Second is the problem of "garbage time" in games. An excellent defense might look poor in pass defense for example if the starters are pulled and back up personnel play the entire fourth quarter. The team playing from behind may throw for a lot of big plays late in the game and narrow the gap. This could make pass defense appear less important in the end result than it might be if measured at the third quarter mark for example.
Third as coaches will tell you, these sorts of statistics are flawed in some respects when it comes to the actual way the game is evaluated and decisions are made in game. The above statistics reflect merely the end results of plays and ignore the specifics of the play call, down and distance, execution, and other factors.

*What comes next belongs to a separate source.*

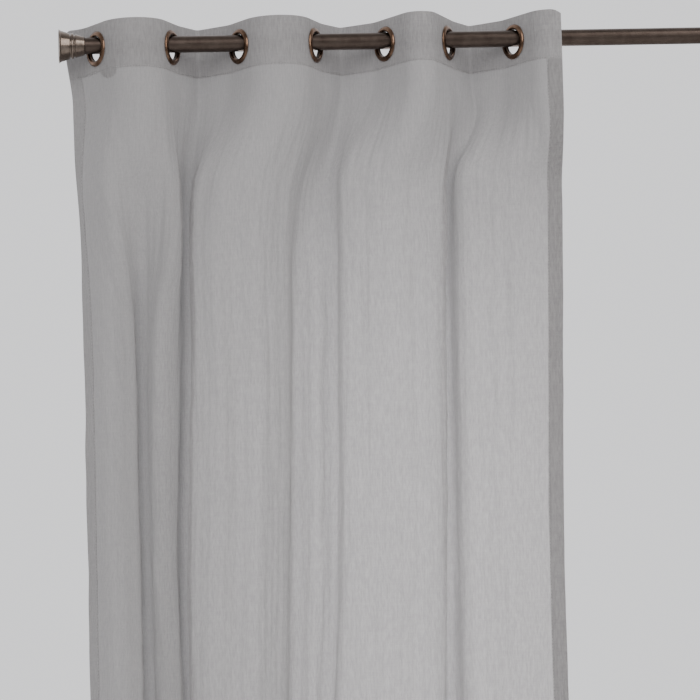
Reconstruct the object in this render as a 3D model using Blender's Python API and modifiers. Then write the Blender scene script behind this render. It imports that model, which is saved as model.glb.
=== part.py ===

For example, gaining three yards per rush might not sound impressive to fans. However if a team can average 3.0 yards 90 percent of the time on third and two against an eight man front, this keeps the chains moving and eventually helps a team score. That statistic can become more impressive when considering all relevant factors.
During the season and in the offseason coaches break the game data down much further than the simple tables above to analyze specific plays. Specific run plays (e.g. weak size zone run) out of specific formations (single back set or I formation set) versus specific defensive fronts (under, over, even, odd, and the location of the strong safety) are all charted and effectiveness is judged.
Logic, film observation, data tracking, analysis, and problem solving are all critical skills for football coaching staffs. Unfortunately the information made available to the public is too general to appreciate this aspect of the game. Terry Bowden's article is a step in the right direction though and I hope he explains more details in the future.